Was verbirgt sich hinter dem Ōgai-Onlineportal?

MOG: Das Ōgai-Portal (www.ogai.de) erschließt die intellektuelle Biographie des japanischen Humboldt-Alumnus Mori Ōgai (1862–1922), der in den 1880er Jahren unter anderem bei Robert Koch studierte. Um die Auseinandersetzung mit seinem vielfältigen Wirken als Mediziner und Literat zu fördern, stellt das Fachportal Informationen und Materialien bereit. Dazu zählen Einblicke in die Phasen seines Lebens im Licht zeithistorischer Bezüge, ein Verzeichnis seiner Werke, welche die moderne japanische Literatur mitbegründet haben, und eine laufend erweiterte Bibliographie der Beiträge zur internationalen und japanischen Ōgai-Forschung. Momentan arbeiten wir am Modul „Bildung“. Es stellt Aktivitäten inner- und außerhalb Japans vor, die dem Ziel dienen, das vielfältige Wirken Ōgais in der Öffentlichkeit zu vermitteln.

Wie ist der Ausblick auf das kommende Jahr? Welche Highlights bietet die Mori-Ōgai-Gedenkstätte an?

MOG: Ein erstes Highlight wird Anfang 2022 die abschließende Veranstaltung der Vortragsreihe „Architekturen der Begegnung“ sein.
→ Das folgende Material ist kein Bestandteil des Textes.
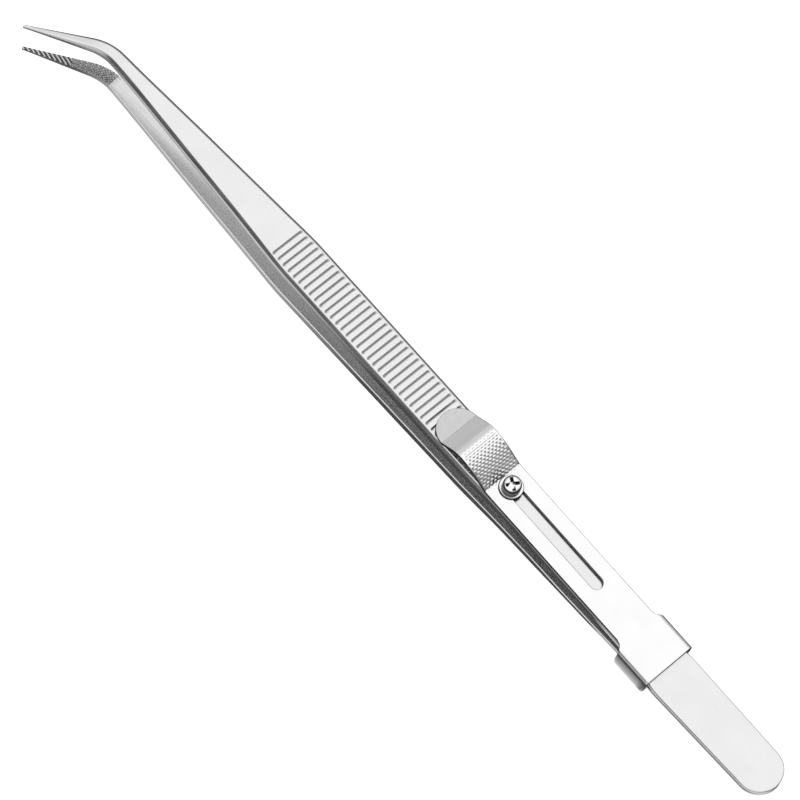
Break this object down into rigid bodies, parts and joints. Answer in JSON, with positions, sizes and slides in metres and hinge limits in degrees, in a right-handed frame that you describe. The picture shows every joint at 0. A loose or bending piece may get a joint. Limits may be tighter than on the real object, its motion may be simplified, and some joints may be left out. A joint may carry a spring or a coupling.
{
  "type": "aquascaping tweezers",
  "caption": "Fine-point stainless tweezers with a sideways-bent nose, ribbed grip and a screw-guided thumb slide whose collar locks the arms closed.",
  "frame": {"origin": "centre of the bounding box in plan, at its lowest level: the lower arm's nose lies on Z = 0 when the tweezers rest on that arm", "axes": "+X from the tips to the tail, +Z from the lower arm to the upper arm, +Y to the side away from the bent nose"},
  "size_m": [0.1698, 0.0128, 0.013],
  "materials": {
    "satin_steel": "satin, fine lengthwise grain",
    "bright_steel": "bright polished"
  },
  "bodies": {
    "tail": {"tail": "satin_steel"},
    "upper_arm": {"upper_arm": "satin_steel", "slide_screw": "bright_steel", "screw_washer": "bright_steel"},
    "lower_arm": {"lower_arm": "satin_steel"},
    "lock_slide": {"lock_slide": "bright_steel"}
  },
  "joints": [
    {"name": "upper_arm_flex", "type": "hinge", "parent": "tail", "child": "upper_arm", "pos_m": [0.06096, 0.00149, 0.00575], "axis": [0, -1, 0], "range_deg": [0, 1.45], "stiffness_Nm_per_rad": 10},
    {"name": "lower_arm_flex", "type": "hinge", "parent": "tail", "child": "lower_arm", "pos_m": [0.06096, 0.00149, 0.00575], "axis": [0, 1, 0], "range_deg": [0, 1.45], "stiffness_Nm_per_rad": 10},
    {"name": "lock_slide_travel", "type": "slide", "parent": "upper_arm", "child": "lock_slide", "axis": [-0.999, 0, 0.045], "range_m": [0, 0.0196]}
  ],
  "couplings": [
    {"joint": "upper_arm_flex", "follows": "lock_slide_travel", "rad_per_m": 1.28},
    {"joint": "lower_arm_flex", "follows": "lock_slide_travel", "rad_per_m": 1.28}
  ]
}
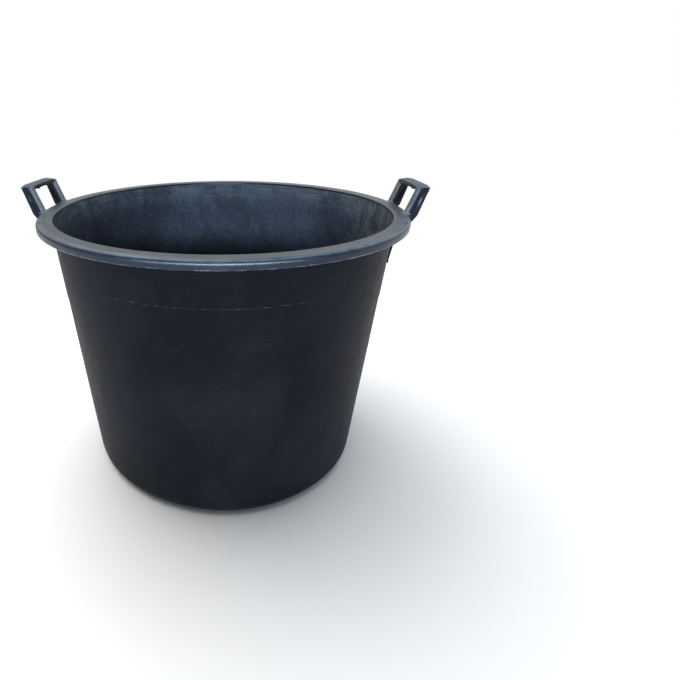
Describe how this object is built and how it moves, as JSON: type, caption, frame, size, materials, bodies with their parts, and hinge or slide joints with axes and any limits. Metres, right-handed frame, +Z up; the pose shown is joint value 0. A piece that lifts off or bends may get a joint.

Im Jahr 2022 jährt sich der Todestag Mori Ōgais zum 100. Mal. Deshalb soll das kommende Jahr ganz im Zeichen des Lebens und Wirkens unseres Namensgebers stehen. In diesem Sinne sind eine Reihe von Veranstaltungen und Veröffentlichungen geplant, die unter anderem einige Schlüsselwerke des Literaten Ōgai erstmals in deutscher Sprache zugänglich machen werden. Natürlich sehen wir auch eine neue Ausstellung vor; an deren Vorbereitung beteiligen sich gegenwärtig bereits Studierende des Seminars „Mori Ōgai und seine Zeit“, das am Institut für Asien- und Afrikawissenschaften angeboten wird.